Podemos afirmar que utilizando este tipo de actividades, a leitura de textos na sala de aula pode adquirir novos sentidos e ser efectivamente factor de desenvolvimento de múltiplas competências, entre elas a da competência comunicativa. O principal objectivo da leitura de textos na aula não deve ser, assim, apenas, o de avaliar se o aluno compreendeu um dado escrito, como vimos acontecer predominantemente nas aulas analisadas, mas antes o ensino e a prática de estratégias para aprender a construir sentidos que os textos propiciam. Ainda, como refere Lomas (2003:15)

“a educação linguística e literária nas aulas deve contribuir sobretudo para (…) ajudar [os alunos] a saber fazer coisas com as palavras e, desta maneira, a melhorar a sua competência comunicativa nas diversas situações e contextos de comunicação”.

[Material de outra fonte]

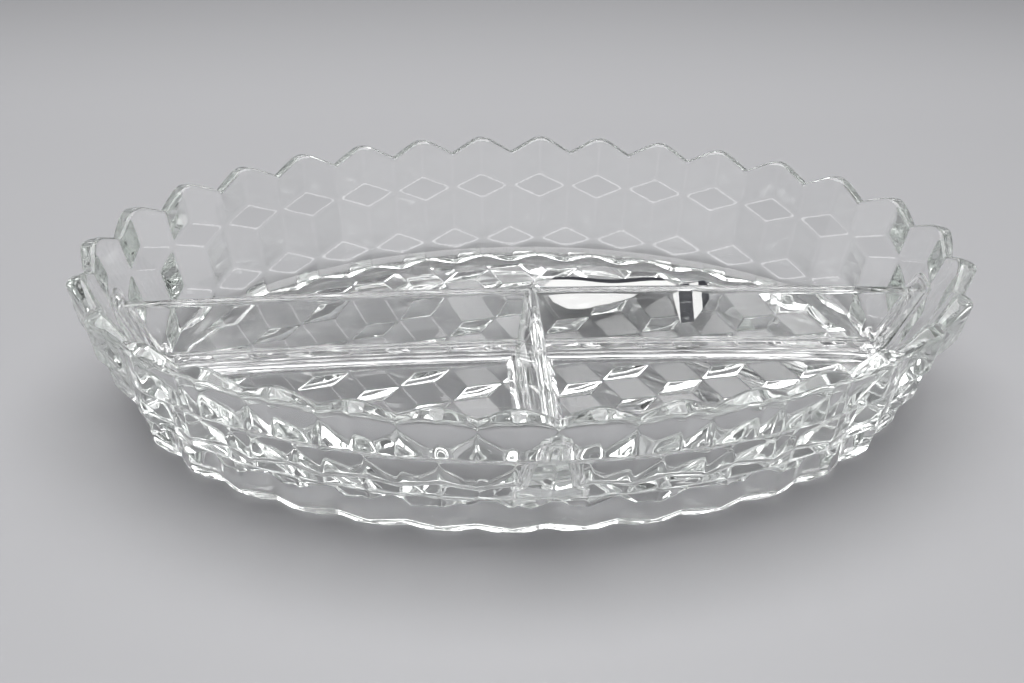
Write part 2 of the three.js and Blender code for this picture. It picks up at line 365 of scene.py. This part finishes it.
for vert in {v for e in low_edges for v in e.verts}:
    vert.co.z = BASE_PLATE_BOTTOM
bmesh.ops.edgenet_fill(plate, edges=low_edges)
bmesh.ops.recalc_face_normals(plate, faces=plate.faces)
plate_mesh = bpy.data.meshes.new("base_plate")
plate.to_mesh(plate_mesh)
plate.free()
base_plate = bpy.data.objects.new("base_plate", plate_mesh)
bpy.context.collection.objects.link(base_plate)

x, y, out_x, out_y = oval_spot(np.linspace(0, TEETH, 8 * TEETH + 1))
hollow_inset = NOTCH_HEIGHT * math.tan(WALL_LEAN) - LEVEL_STEP + FOOT_WIDTH
plug_rows = []
for z, flare in HOLLOW_FLARE:
    inset = hollow_inset - flare
    plug_rows.append(np.stack([x - out_x * inset, y - out_y * inset, z + 0 * x], axis=-1))
plug = wrapped_grid("base_plug", plug_rows)


def combine(piece, other, operation):
    """A boolean applied to a piece; the other piece is used up."""
    bpy.ops.object.select_all(action='DESELECT')
    bpy.context.view_layer.objects.active = piece
    piece.select_set(True)
    cut = piece.modifiers.new("join", 'BOOLEAN')
    cut.operation = operation
    cut.solver = 'EXACT'
    cut.object = other
    bpy.ops.object.modifier_apply(modifier=cut.name)
    bpy.data.objects.remove(other)


combine(base_plate, plug, 'INTERSECT')
combine(long_web, cross_web, 'UNION')
combine(dish, long_web, 'UNION')
combine(dish, base_plate, 'DIFFERENCE')
bpy.ops.object.shade_smooth_by_angle(angle=SOFT_EDGE)

# The glass itself: clear, a little green in the thick places, with the faint waviness that hot
# glass keeps from the mould.

GLASS_INDEX = 1.52
GLASS_ROUGHNESS = 0.01
GLASS_TINT = (0.755, 0.80, 0.765, 1)
TINT_DENSITY = 8.0
WAVE_SCALE, RIPPLE_SCALE = 38.0, 170.0
RIPPLE_SHARE = 0.12
WAVE_STRENGTH, WAVE_DEPTH = 0.35, 0.0006


class Socket:
    """A shader socket whose arithmetic adds Math nodes."""

    def __init__(self, tree, out):
        self.tree, self.out = tree, out

    def node(self, kind, settings=None, **values):
        """A new node's outputs. Its inputs are given by name, or as i and a number."""
        made = self.tree.nodes.new(kind)
        for key, value in (settings or {}).items():
            setattr(made, key, value)
        for key, value in values.items():
            numbered = key[0] == "i" and key[1:].isdigit()
            target = made.inputs[int(key[1:]) if numbered else key.replace("_", " ")]
            if isinstance(value, Socket):
                self.tree.links.new(value.out, target)
            else:
                target.default_value = value
        return [Socket(self.tree, out) for out in made.outputs]

    def maths(self, operation, *values):
        numbered = {f"i{k}": value for k, value in enumerate(values)}
        return self.node('ShaderNodeMath', {"operation": operation}, **numbered)[0]

    def __add__(self, other):
        return self.maths('ADD', self, other)

    def __sub__(self, other):
        return self.maths('SUBTRACT', self, other)

    def __rsub__(self, other):
        return self.maths('SUBTRACT', other, self)

    def __mul__(self, other):
        return self.maths('MULTIPLY', self, other)

    __radd__ = __add__
    __rmul__ = __mul__


def new_material(name):
    """An empty material, and the place on the piece that its patterns are laid out by."""
    material = bpy.data.materials.new(name)
    material.use_nodes = True
    tree = material.node_tree
    tree.nodes.clear()
    coords = tree.nodes.new('ShaderNodeTexCoord')
    return material, Socket(tree, coords.outputs['Object'])


glass, place = new_material("pressed_glass")
waves = place.node('ShaderNodeTexNoise', Vector=place, Scale=WAVE_SCALE, Detail=1.0)[0]
ripples = place.node('ShaderNodeTexNoise', Vector=place, Scale=RIPPLE_SCALE, Detail=2.0)[0]
waviness = place.node('ShaderNodeBump', Height=waves + ripples * RIPPLE_SHARE,
                      Strength=WAVE_STRENGTH, Distance=WAVE_DEPTH)[0]
surface = place.node('ShaderNodeBsdfPrincipled', Base_Color=(1, 1, 1, 1), Roughness=GLASS_ROUGHNESS,
                     IOR=GLASS_INDEX, Transmission_Weight=1.0, Normal=waviness)[0]
tint = place.node('ShaderNodeVolumeAbsorption', Color=GLASS_TINT, Density=TINT_DENSITY)[0]
place.node('ShaderNodeOutputMaterial', Surface=surface, Volume=tint)

dish.data.materials.clear()
dish.data.materials.append(glass)
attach(dish, "root")
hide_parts("glass_dish")

# ---- The price label ----
# A die-cut slip of white coated paper, lying loose on the floor of the long compartment. Its
# tail is printed with two black bars and its far edge with a black line; it has curled a little.

MM = 0.001
LABEL_OUTLINE = [
    (6.6, 27), (7.2, 22.5), (9.4, 18.9), (13.5, 16.9), (19, 16.4), (26, 17.7), (33, 20),
    (41, 23.2), (46.4, 25), (47.0, 9.4), (50.8, 9.2), (54.2, 13), (57, 16), (59.2, 27),
    (58.6, 30.2), (50, 30.8), (46, 35.4), (34, 36.6), (22, 37.4), (12, 37.2), (8.4, 33)]
LABEL_PAPER = 0.00014
LABEL_CLEAR = 0.0005          # the slip's height over the floor where it lies flattest
TAIL_START, TAIL_LENGTH, TAIL_LIFT = 0.046, 0.013, 0.0016
BOW_MIDDLE, BOW_REACH, BOW_LIFT = 0.026, 0.02, 0.0009
COCKLE, COCKLE_ALONG, COCKLE_AWAY = 0.0004, 260, 90
PAPER_WHITE = (.79, .79, .78, 1)
INK_BLACK = (.014, .015, .022, 1)
PRINT_SLANT = 0.14
INK_BLEED = 0.0004
FIRST_BAR = (.0459, .0500)
SECOND_BAR = (.0528, .0570)
EDGE_LINE_SLANT = 0.065
EDGE_LINE_AWAY = (.0368, .0500)
EDGE_LINE_ACROSS = (.009, .0470)

bpy.ops.object.select_all(action='DESELECT')
bpy.ops.mesh.primitive_circle_add(vertices=len(LABEL_OUTLINE), fill_type='NGON')
label = bpy.context.object
label.name = label.data.name = "paper_label"
label_spots = [(x * MM, y * MM, 0) for x, y in LABEL_OUTLINE]
label.data.vertices.foreach_set("co", [value for spot in label_spots for value in spot])
bpy.ops.object.mode_set(mode='EDIT')
bpy.ops.mesh.select_all(action='SELECT')
bpy.ops.mesh.quads_convert_to_tris()
bpy.ops.mesh.subdivide(number_cuts=7)
bpy.ops.object.mode_set(mode='OBJECT')
for vert in label.data.vertices:
    x, y = vert.co.x, vert.co.y
    tail = TAIL_LIFT * (max(x - TAIL_START, 0) / TAIL_LENGTH) ** 2
    bow = BOW_LIFT * ((x - BOW_MIDDLE) / BOW_REACH) ** 2
    cockle = COCKLE * math.sin(x * COCKLE_ALONG + y * COCKLE_AWAY)
    vert.co.z = floor_height(x) + LABEL_CLEAR + tail + bow + cockle
thick = label.modifiers.new("thickness", 'SOLIDIFY')
thick.thickness = LABEL_PAPER
thick.offset = 1
bpy.ops.object.modifier_apply(modifier=thick.name)
bpy.ops.object.mode_set(mode='EDIT')
bpy.ops.mesh.select_all(action='SELECT')
bpy.ops.mesh.normals_make_consistent(inside=False)
bpy.ops.object.mode_set(mode='OBJECT')
bpy.ops.object.shade_smooth_by_angle(angle=math.radians(40))

slip, place = new_material("label_paper")
across, away, up = place.node('ShaderNodeSeparateXYZ', Vector=place)
fibres = place.node('ShaderNodeTexNoise', Vector=place, Scale=2400.0, Detail=2.0)[0]
along_print = across - away * PRINT_SLANT + fibres * INK_BLEED
towards_edge = away + across * EDGE_LINE_SLANT + fibres * INK_BLEED


def between(value, limits):
    """1 where a value lies between two limits."""
    return value.maths('GREATER_THAN', value, limits[0]) * value.maths('LESS_THAN', value, limits[1])


edge_line = between(towards_edge, EDGE_LINE_AWAY) * between(across, EDGE_LINE_ACROSS)
printed = between(along_print, FIRST_BAR) + between(along_print, SECOND_BAR) + edge_line
printed = printed.maths('MINIMUM', printed, 1.0)
colour = place.node('ShaderNodeMix', {"data_type": 'RGBA'}, i0=printed, i6=PAPER_WHITE, i7=INK_BLACK)[2]
grain = place.node('ShaderNodeBump', Height=fibres, Strength=0.15, Distance=0.00005)[0]
surface = place.node('ShaderNodeBsdfPrincipled', Base_Color=colour, Roughness=0.55, Normal=grain)[0]
place.node('ShaderNodeOutputMaterial', Surface=surface)
label.data.materials.clear()
label.data.materials.append(slip)
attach(label, "root")
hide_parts("price_label")

# ---- The stage ----
# A sheet of pale seamless paper that lies flat under the dish and bends up behind it; its colour
# darkens as it rises, painted shade for the light falling off higher up, which the glass shows too.
# A film of air is left under the foot, so that light gets beneath the glass.

PAPER_GAP = 0.0001
PAPER_REACH = 1.6             # to each side and towards the front
BEND_START = 0.18
BEND_RADIUS = 0.2
BEND_ANGLE = math.radians(86)
WALL_TOP = (0.42, 1.2)
# height over which the paper's colour is painted darker, painted shade for the light falling off
PAINTED_SHADE_HEIGHT = 0.045
PAPER_PALE = (.42, .42, .432, 1)
PAPER_PAINTED_SHADE = (.13, .13, .137, 1)
BACKFACING = 6                # this output of the Geometry node

profile = [(-PAPER_REACH, 0)]
for turn in np.linspace(0, BEND_ANGLE, 17):
    profile.append((BEND_START + BEND_RADIUS * math.sin(turn), BEND_RADIUS - BEND_RADIUS * math.cos(turn)))
profile.append(WALL_TOP)
sweep_rows = [[(x, y, z - PAPER_GAP) for x in (-PAPER_REACH, PAPER_REACH)] for y, z in profile]
bpy.ops.object.select_all(action='DESELECT')
bpy.ops.mesh.primitive_grid_add(x_subdivisions=1, y_subdivisions=len(profile) - 1, size=1)
sweep = bpy.context.object
sweep.name = "sweep"
sweep.data.vertices.foreach_set("co", np.asarray(sweep_rows, dtype=np.float32).reshape(-1))
bpy.ops.object.shade_smooth()

# The paper shows its face only, so that the dish can be looked at from behind as well.
paper, place = new_material("sweep_paper")
height = place.node('ShaderNodeSeparateXYZ', Vector=place)[2]
# Painted shade: the paper's colour darkens with height, standing in for the light falling off above the
# table.
shade_share = height * (1 / PAINTED_SHADE_HEIGHT)
shade_share = shade_share.maths('MAXIMUM', shade_share, 0.0)
shade_share = shade_share.maths('MINIMUM', shade_share, 1.0)
paper_with_shade = place.node('ShaderNodeMix', {"data_type": 'RGBA'}, i0=shade_share, i6=PAPER_PALE, i7=PAPER_PAINTED_SHADE)[2]
face = place.node('ShaderNodeBsdfPrincipled', Base_Color=paper_with_shade, Roughness=0.6)[0]
clear = place.node('ShaderNodeBsdfTransparent')[0]
from_behind = place.node('ShaderNodeNewGeometry')[BACKFACING]
one_sided = place.node('ShaderNodeMixShader', i0=from_behind, i1=face, i2=clear)[0]
place.node('ShaderNodeOutputMaterial', Surface=one_sided)
sweep.data.materials.append(paper)

# ---- The studio light ----
# One large softbox overhead, a weak one at each side and one in front, in a pale grey room.

ROOM_GREY = (.36, .36, .366, 1)
DISH_MIDDLE = (0, 0, .03)


def softbox(name, place, towards, size_x, size_y, watts):
    """A rectangular lamp at a place, turned to face another."""
    lamp = bpy.data.lights.new(name, 'AREA')
    lamp.shape = 'RECTANGLE'
    lamp.size, lamp.size_y = size_x, size_y
    lamp.energy = watts
    holder = bpy.data.objects.new(name, lamp)
    holder.location = place
    holder.rotation_euler = (Vector(towards) - Vector(place)).to_track_quat('-Z', 'Y').to_euler()
    holder.visible_camera = False
    bpy.context.collection.objects.link(holder)


softbox("overhead", (0, .06, .8), (0, 0, 0), .8, .6, 6.9)
for side, name in ((-1, "left"), (1, "right")):
    softbox(name, (side * 1.1, -.1, .35), DISH_MIDDLE, 1.1, .7, 1.3)
softbox("front", (0, -1.2, .5), DISH_MIDDLE, 1.4, .8, 1.8)
world = bpy.data.worlds.new("studio")
world.use_nodes = True
room = world.node_tree.nodes["Background"]
room.inputs['Color'].default_value = ROOM_GREY
room.inputs['Strength'].default_value = 1.0
bpy.context.scene.world = world

# ---- The camera ----
# It looks down on the dish from the front, a little from the left. Light is followed through
# enough bounces to get in and out of all the facets of the glass.

LENS, SENSOR = 43.67, 36
CAMERA_PLACE = (-.0351, -.2946, .2280)
CAMERA_TURN = (54.75, -1.73, -4.68)
GLASS_BOUNCES = 40
MIRROR_BOUNCES = 24

camera = bpy.data.cameras.new("camera")
camera.lens = LENS
camera.sensor_width = SENSOR
eye = bpy.data.objects.new("camera", camera)
eye.location = CAMERA_PLACE
eye.rotation_euler = [math.radians(angle) for angle in CAMERA_TURN]
bpy.context.collection.objects.link(eye)
scene = bpy.context.scene
scene.camera = eye
scene.view_settings.view_transform = 'Standard'
scene.cycles.max_bounces = GLASS_BOUNCES
scene.cycles.transmission_bounces = GLASS_BOUNCES
scene.cycles.glossy_bounces = MIRROR_BOUNCES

De facto, temos de concordar que a leitura na escola deve contribuir para o aperfeiçoamento da competência comunicação de que o recurso ao texto é pretexto e mote. Neste sentido, o leitor comunica, na tentativa de lhe atribuir significado pois, como diz Sousa (1989a: 19), “o texto só existe, só diz, quando o leitor lhe atribui significado; e ao fazê-lo, aquele atribui o «seu» significado.” Por consequência, o texto, enquanto objecto “aberto” à plurissignificação, permite a interacção entre a informação que veicula e a informação que o sujeito possui das suas vivências, discursos, vozes, ecos… Nestas circunstâncias, o momento de leitura de texto aproxima-se do discurso conversacional. Neste sentido, e segundo Sousa (1989a:20), o momento de leitura de texto, como momento de interacção, assume um carácter especializado, “em função da especificidade dos factores nele envolvidos e da forma da sua inter-relação”.

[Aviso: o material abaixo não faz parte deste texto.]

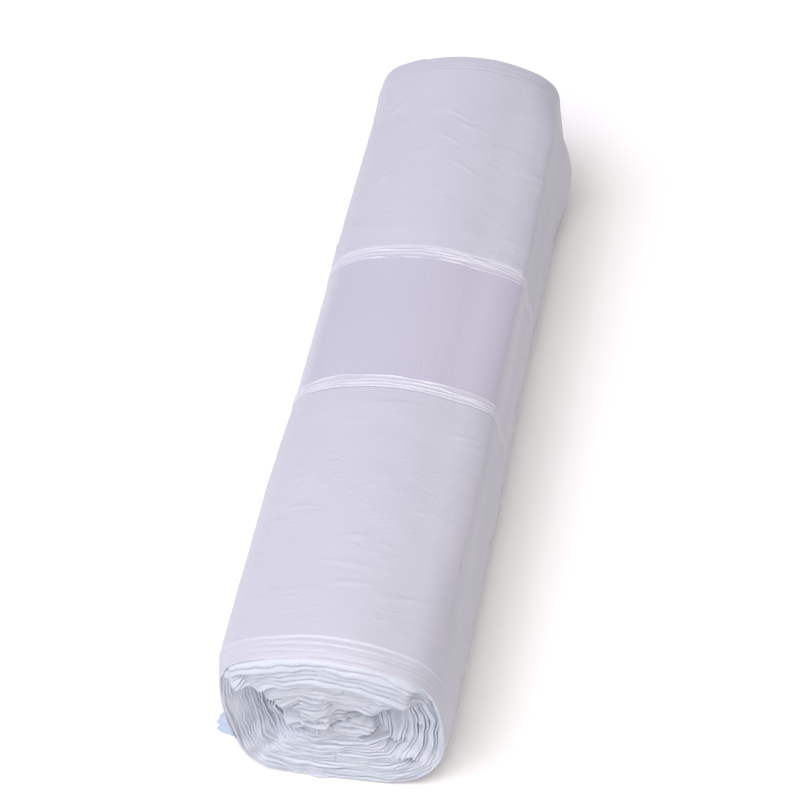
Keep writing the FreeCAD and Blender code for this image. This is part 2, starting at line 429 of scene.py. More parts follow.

Por tudo isto, dizendo com Lomas (2006:81), o momento de leitura de textos é a oportunidade para

“alargar o leque de experiências de quem lê (…) através da indagação sobre alguns aspectos do mundo que, às vezes, permanecem invisíveis a um olhar convencional. A imensa maioria dos textos literários convida a um diálogo entre o mundo de quem lê e o mundo de quem escreve. A educação literária contribui, assim, tanto para a educação estética das pessoas, através da apreciação dos usos criativos da linguagem, como para a educação ética, na medida em que nos textos literários não encontramos apenas artifícios linguísticos, mas igualmente, estereótipos, ideologias, estilos de vida e formas de compreender (e de fazer) o mundo”.

Tais aprendizagens são essenciais e deveriam ser mais vezes revisitadas e ampliadas no momento de leitura de texto, nas aulas de língua.

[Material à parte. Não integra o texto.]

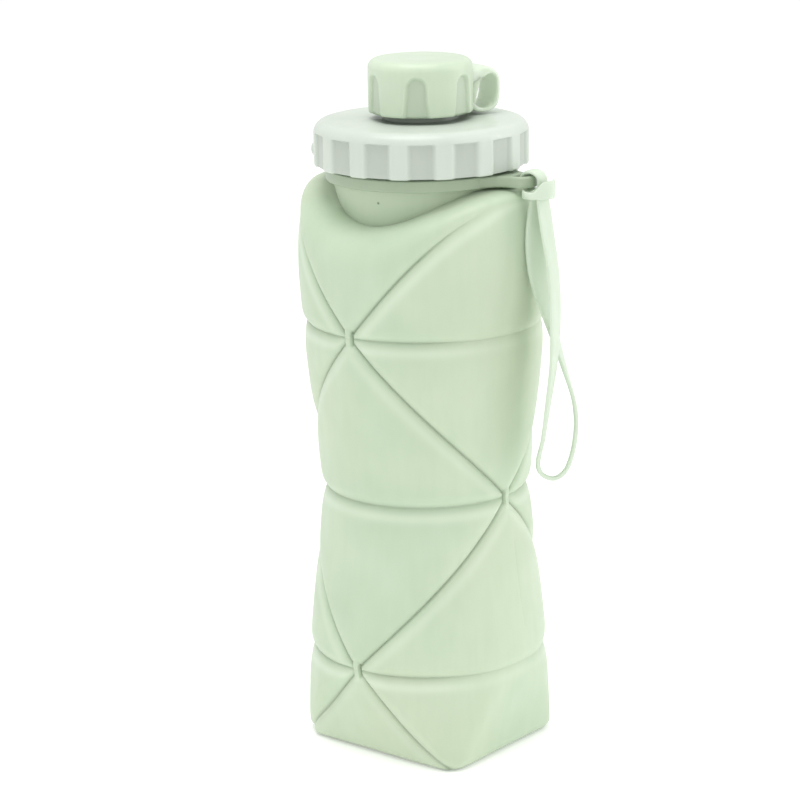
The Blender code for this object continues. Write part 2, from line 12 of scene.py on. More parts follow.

Por tudo isto, gostaríamos, ainda, de salientar que o estudo que desenvolvemos poderá, em conjunto com vários outros estudos desta natureza, promover não só a reflexão sobre a prática de alguns docentes, tal como nos motivou, a nós, a fazê-lo, mas também o reajustamento, por exemplo, de algumas práticas escolares, no sentido de, efectivamente, se ensinarem estratégias de leitura (sendo a relação de conhecimentos utilizada nesse sentido) e não de utilizarem a leitura, apenas, como mote para outras aprendizagens.

É, no entanto, importante dizer que este trabalho, por si só, não constitui um instrumento suficiente para a alteração dessas práticas, mas constitui, apenas, um pequeno contributo nessa direcção. Este pretende ser um percurso, que aliado a outros, poderá ajudar a perceber como é que por meio do relacionamento de saberes prévios, com os textos, se aprende a ler. Como afirma Kramer-Dahl (2008:67), para além da dimensão estudada nesta análise, “connected learnings”, outras categorias, como a “intelectual quality” e a “explicit instruction” teriam de ser trabalhadas de forma prática, de modo a estudar de forma mais exaustiva a relação de conhecimentos na sala de aula, no momento de leitura de textos.

Em suma, este trabalho constitui, apenas, uma primeira fase de caracterização dos modos que a relação de conhecimentos toma no momento de interpretação de textos nas aulas, ficando para nós evidente que o que aqui apresentámos é apenas um dos vários aspectos que contribuem para a especialização e para a descodificação do processo de construção de sentidos na aula de Português.